I know that is not a popular position to take today – but that is where my mind is at now . We will need to water down the definition of coding significantly to make “everyone is a coder” be a true statement . If I can change the tires and oil of a car  , and program the infotainment system – should I be called an automotive engineer ? That is “roughly” how “everyone will be a coder” sounds to me now . 

Don’t get me wrong – I do think that understanding how code works is important for everyone in future . That doesn’t translate to everyone coding , at least in traditional sense . Very complex applications exist today in MS Excel – created by business analysts who are not traditional programmers . If we change the definition of coding to include that kind of development – I can buy into “everyone will be a coder”. The closer statement – though less sexy – would be “everyone will be a designer or modeler” !

2.   More code will be destructed than created 

World around us is changing extremely fast and that means we need lots of newer kind of applications . But the pace of change is such that no application can satisfy a customer for any length of time . Building better components and better orchestration mechanisms are the only way to deal with it . Neither concept is new – but the execution will kick into a higher gear . API designs will need a lot more flexibility than we are used to 

3. Performance will trump simplicity 

By simplicity – I mean what “humans” think of as “simple”, not machines . Code for tomorrow will be used more for machine to machine communication than for machine to human – by orders of magnitude . Creation of code itself might not need a lot of human help for that matter . And while maintainability and human readability are important today , it might get trumped by the need for extreme performance tomorrow  . For example – if both ends of an interface are machines , why would they need to communicate in text and pay for the overhead of things like XML/JSON tags that need to be converted to binary and back again to text ? 

4. You won’t need as much code in future 

A lot of code is written today because a human does all thinking and tells computers what to do in very prescriptive ways with conditions and loops and all that.
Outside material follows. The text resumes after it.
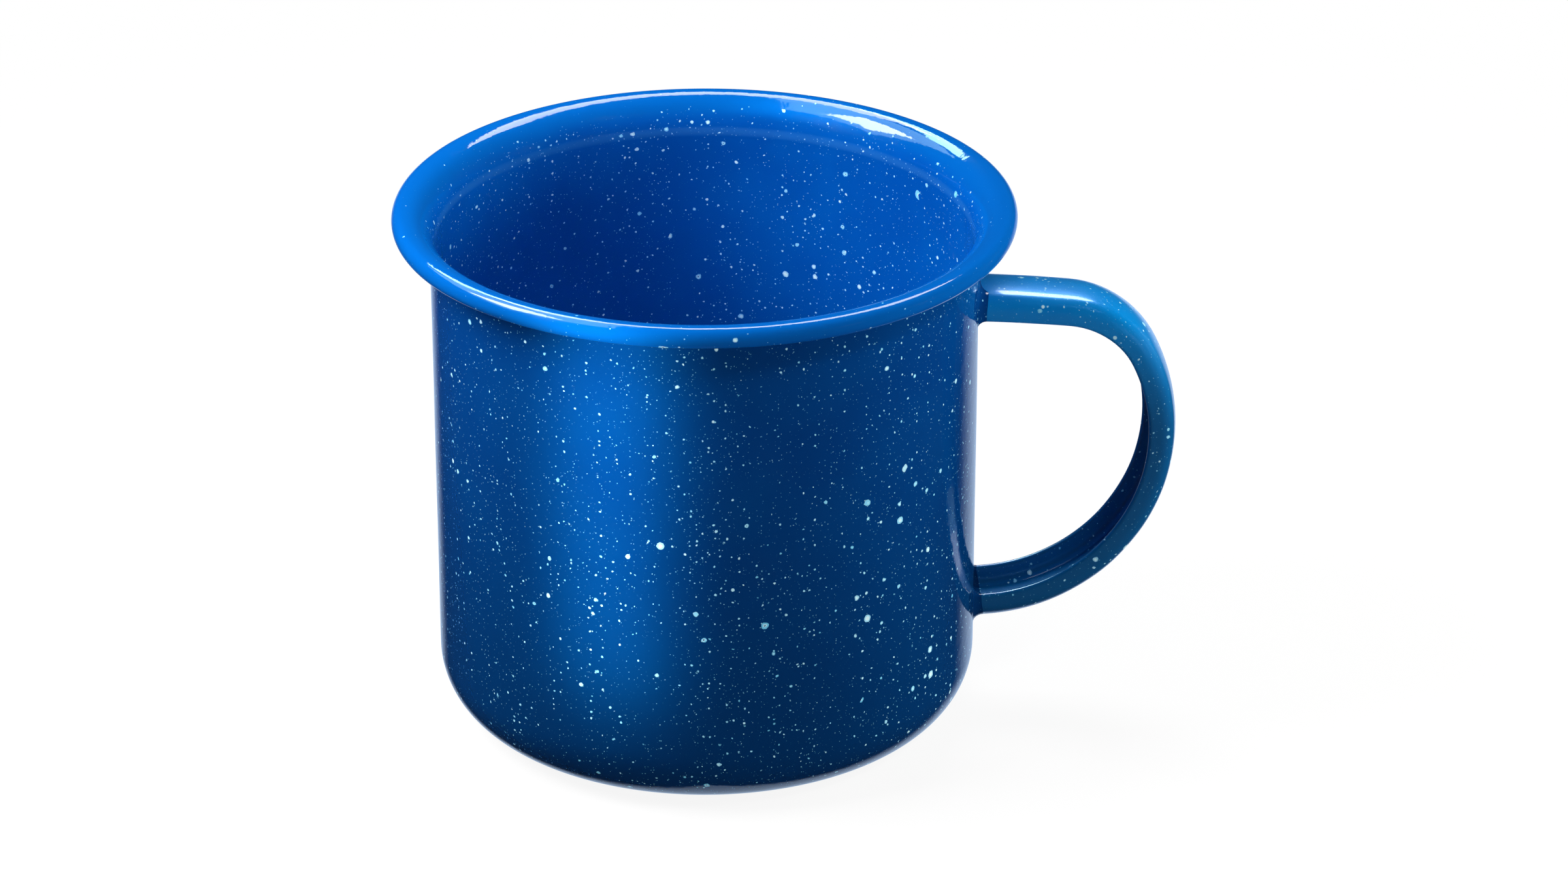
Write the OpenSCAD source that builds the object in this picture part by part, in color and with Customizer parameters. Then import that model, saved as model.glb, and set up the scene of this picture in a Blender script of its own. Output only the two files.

When computers get to “general AI” – they will learn to think and adapt like humans – and won’t need step by step instructions to do what they do today . Less code will do a lot more than a lot of code does for us today . We may be decades away at most – we are not centuries away from that stage . Software will eat the world now , AI will eat software tomorrow 🙂

5. Software offshoring/outsourcing  will not be for development or maintenance – it will be for training 

It’s already possible for machines to learn from vast amounts of .  Some time in far future , machines will self train too . Till then – and that’s at least a decade or more – humans will need to train machines on data . And that will need to make use of local knowledge , labor arbitrage etc and hence will be an ideal candidate for offshoring and outsourcing ! 

6. Community of developers will be the only thing that matters  

Well – that is already true, isn’t it . I have forgotten the last time I have checked official documentation or real books to learn anything . I google or search on stack overflow to get most of what I need . I am not a full time developer – but looking at the communities that help me , I am sure full time developers do what I do , a lot more than I do 🙂 . A better way of mining this treasure trove of information is the need of the hour to get significantly more engineering productivity.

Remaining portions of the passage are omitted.